Given the vital functions and proven health benefits of sweating, it should come as no surprise that so many cultures place sweat baths among the cherished rituals and age-old practices that help to define and distinguish them. Whether it is in the Russian banya, the Islamic hammam, the Jewish shvitz, the Native American sweat lodge or the Finnish sauna, healthy sweating is both highly sought after and greatly celebrated throughout the world. And such facilities as those previously mentioned, writes Darren Buford in Body Sense magazine, are not only means for cleansing the physical body, but are “seen as instruments for relaxation and as symbols of transformation – a cleansing of the mind as well.”
The transformation may be due to more than just the heavy sweating that takes place in these high-temperature hideaways. According to Stephen Colmant of Oklahoma State University, “A fundamental way our brains function is through the attraction and repulsion of negative and positive ions. The splashing of superheated rocks in a sauna or sweat lodge produces an abundance of negative ions, which promote feelings of refreshment and well-being as well as improved work efficiency. If air is charged with few negative ions and too many positives, humans become anxious, fatigued and tense. The blockage of positive ion build-up and retention of negative ions have long been identified as important in the treatment of numerous psychiatric disorders.”
So revelatory were these findings that certain sauna and electric sauna stove manufacturers were compelled to reevaluate and redesign their products to ensure they met the new expectations of concerned consumers. As it turned out, many electric sauna stoves had been releasing more positive ions into the air than negatives, and poor ventilation was also cited to be a cause of positive ion build-up inside certain saunas.
If your sauna is properly designed, constructed, installed and equipped, and your health does not preclude you from using it on a regular basis, sweat baths have the potential to bring greater health, happiness and harmony to your life. In addition to providing relaxation, promoting clarity of mind, and helping to cleanse your body of toxins of both internal and external origin, following a moderate program of sweat sessions in a hot sauna has been credited with helping to relieve stress, reduce pain, increase blood circulation and cardiovascular strength, improve lung function, and strengthen the body’s immune system by increasing its white blood cell count.

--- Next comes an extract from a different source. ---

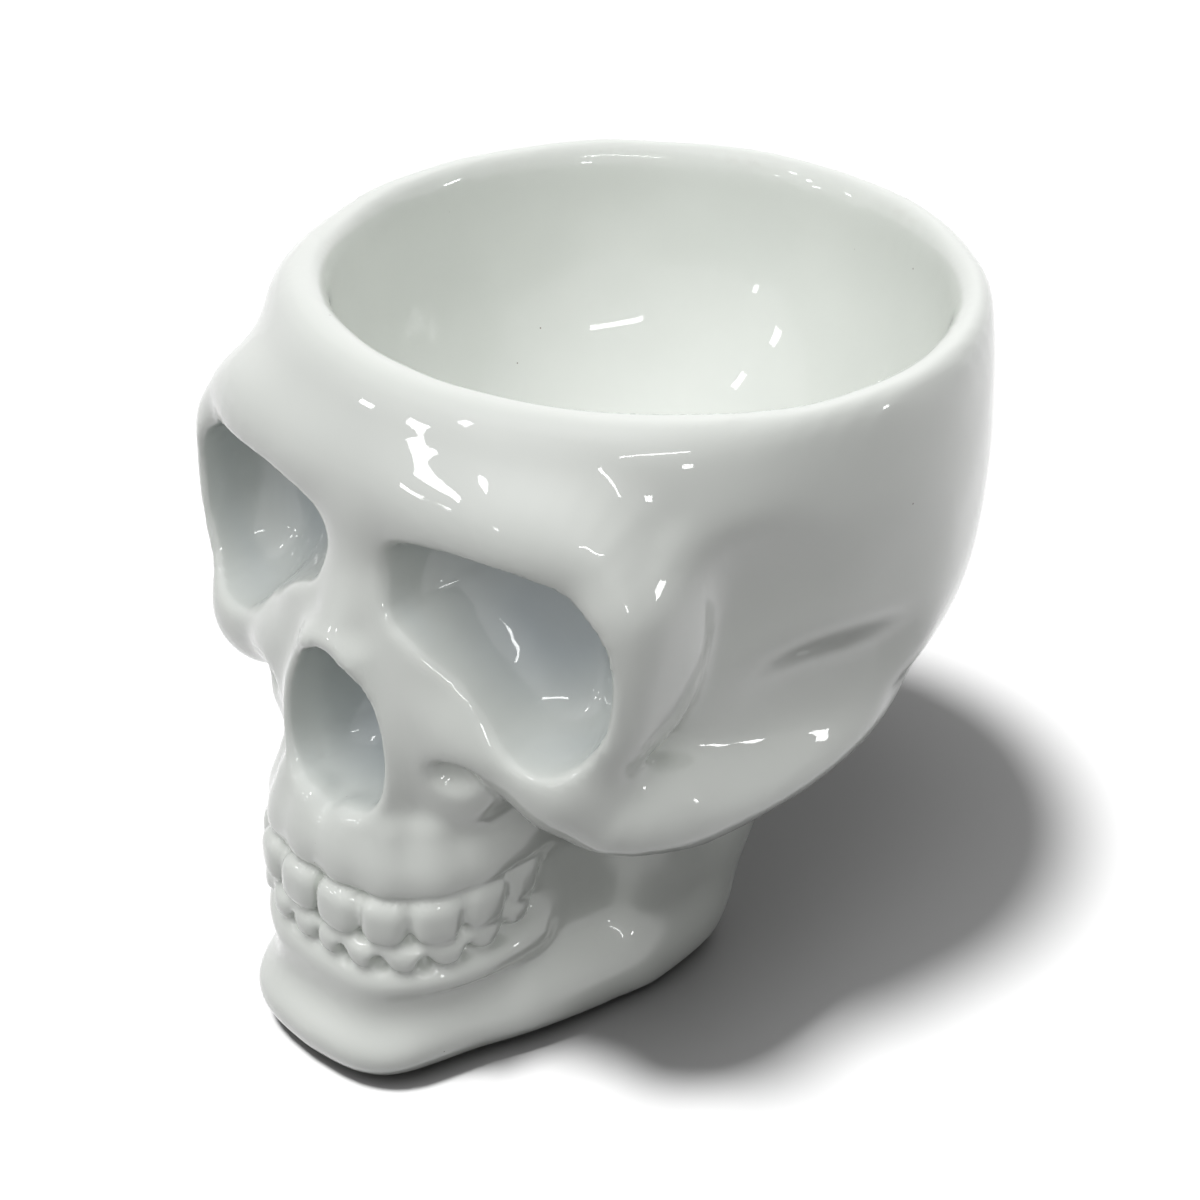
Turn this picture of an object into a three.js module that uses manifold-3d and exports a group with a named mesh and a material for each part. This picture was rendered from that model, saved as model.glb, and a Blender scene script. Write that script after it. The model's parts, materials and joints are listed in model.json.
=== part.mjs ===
// A skull-shaped bowl in white glazed ceramic, slip-cast hollow, standing on its own jaw.
// Millimetres, +Z up. The face looks along -Y and the open cranium is the bowl.
import * as THREE from "three";
import { mergeVertices } from "three/addons/utils/BufferGeometryUtils.js";
import { edgeTable, triTable } from "three/addons/objects/MarchingCubes.js";
import Module from "manifold-3d";

// The cranium: an egg round the bowl, cut off level at the rim
const rim_height = 123;
const cranium_half_width = 58.3;
const cranium_half_length = 62.2;
const cranium_equator_height = 86;
const cranium_upper_reach = 92;
const cranium_lower_reach = 49.5;
const cranium_setback = 3.2;
const rim_rounding = 5.5;
const forehead_half_width = 49;
const forehead_half_length = 38;
const forehead_half_height = 31;

// The face: its tables of places are shares of these three
const face_half_width = 50;
const face_reach = 80;
const face_height = 100;

// Ridges and masses of the face, as thicknesses of clay
const orbit_half_width = 21;
const orbit_half_length = 17;
const orbit_half_height = 19;
const brow_radius = 7;
const orbit_side_radius = 5;
const cheekbone_radius = 8.5;
const cheek_front_radius = 5.6;
const nose_side_half_width = 11.5;
const nose_side_half_length = 10;
const nose_side_half_height = 16;
const nose_bridge_radius = 5;
const nose_rim_radius = 3.6;
const mid_face_half_width = 24.5;
const mid_face_half_length = 26;
const mid_face_half_height = 26;
const gum_radius = 4.6;
const gum_height = 42.5;
const mouth_core_half_width = 20;
const mouth_core_half_length = 31;
const mouth_core_half_height = 24;
const jaw_radius = 8.4;
const chin_half_width = 18;
const chin_half_length = 12.6;
const chin_half_height = 10.8;
const ramus_half_width = 6.5;
const ramus_half_length = 14.5;
const ramus_half_height = 38;
const ramus_edge_radius = 7;
const neck_half_width = 25;
const neck_half_length = 28;
const neck_half_height = 40;
const jaw_ledge_radius = 4.4;
const jaw_ledge_height = 16.5;

// Hollows pressed into the face
const socket_depth = 16.5;
const socket_lip_rounding = 0.6;
const nose_depth = 16;
const nose_lip_rounding = 0.4;
const temple_half_depth = 9.5;
const temple_half_length = 22;
const temple_half_height = 20;
const rear_temple_half_depth = 7;
const rear_temple_half_length = 26;
const rear_temple_half_height = 18;
const under_cheek_half_width = 13;
const under_cheek_half_length = 11;
const under_cheek_half_height = 14;
const cheek_dimple_half_width = 6.5;
const cheek_dimple_half_length = 7;
const cheek_dimple_half_height = 4.6;
const lip_hollow_radius = 3.8;

// Teeth, on a horseshoe line from the front to the last molar
const tooth_line_reach = 72.4;
const tooth_line_half_width = 20.3;
const tooth_line_back = 46;
const tooth_thickness = 7.6;
const tooth_rise = 0.11;
const upper_tooth_width = 8;
const upper_tooth_length = 10;
const upper_tooth_height = 33.7;
const lower_tooth_width = 6.4;
const lower_tooth_length = 6.6;
const lower_tooth_height = 25.8;

// How softly neighbouring masses run into each other
const broad_blend = 9;
const soft_blend = 6;
const close_blend = 4;
const midline_softness = 1.2;

// The bowl, its wall and the hollow of the casting
const bowl_half_width = 49;
const bowl_half_length = 52.5;
const bowl_depth = 55;
const bowl_setback = 1;
const bowl_shoulder_height = 118;
const liner_wall = 2.8;
const shell_wall = 5;
const pit_backing = 8;
const seam_gap = 0.3;

// Underside: vent with its stopper, and four pads
const pad_thickness = 1.5;
const pad_radius = 4;
const vent_radius = 8;
const vent_reach = 32;
const vent_recess_radius = 11;
const vent_recess_depth = 1.8;
const stopper_flange_thickness = 1.3;
const stopper_length = 9;
const stopper_taper = 0.5;
const running_gap = 0.3;
const cut_overrun = 4;

// Places on the face, right half: shares of half width outwards, of reach forwards, of height upwards
const forehead_shares = [0, 0.31, 1.06];
const orbit_shares = [0.47, 0.57, 0.86];
const brow_shares = [[0, 0.725, 1.05], [0.26, 0.731, 1.05], [0.52, 0.71, 1.06], [0.71, 0.665, 1.04],
  [0.8, 0.64, 0.97]];
const brow_radius_shares = [1, 1, 1, 0.86, 0.74];
const orbit_side_shares = [[0.81, 0.655, 0.97], [0.83, 0.66, 0.86], [0.79, 0.65, 0.755], [0.66, 0.65, 0.665]];
const orbit_side_radius_shares = [0.9, 0.95, 1.2, 1.4];
const cheekbone_shares = [[0.66, 0.65, 0.63], [0.8, 0.575, 0.585], [0.88, 0.39, 0.565], [0.92, 0.1, 0.55],
  [0.885, -0.13, 0.55], [0.75, -0.29, 0.57]];
const cheekbone_radius_shares = [1, 1, 1, 0.91, 0.8, 0.58];
const mid_face_shares = [0, 0.55, 0.56];
const cheek_front_shares = [[0.18, 0.77, 0.75], [0.42, 0.738, 0.69], [0.68, 0.675, 0.665]];
const cheek_front_radius_shares = [0.85, 0.94, 1.07];
const nose_side_shares = [0.24, 0.665, 0.7];
const nose_bridge_shares = [[0, 0.74, 0.98], [0, 0.794, 0.88], [0, 0.844, 0.81]];
const nose_bridge_radius_shares = [1.2, 1.05, 0.9];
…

As Dr. Sherry Rogers writes in her book Detoxify or Die, “Sweating is a God-given mechanism, but it must be done properly and safely to be successful.” If you are interested in tapping the full power of perspiration through the utilization of a sauna, be sure to consult with a qualified health professional before committing to a purchase or program. Through consultation with your physician, you may learn of some personal health considerations that will influence your options and impact your decision.
If that is not the case and your plans do meet with your physician’s complete approval, then always remember this sentiment expressed by sports commentator Heywood Hale Broun: “Sweat is the cologne of accomplishment.” As research findings and other evidence continue to reveal, you can certainly accomplish a lot while enjoying the seemingly simple pleasures of a sweat bath.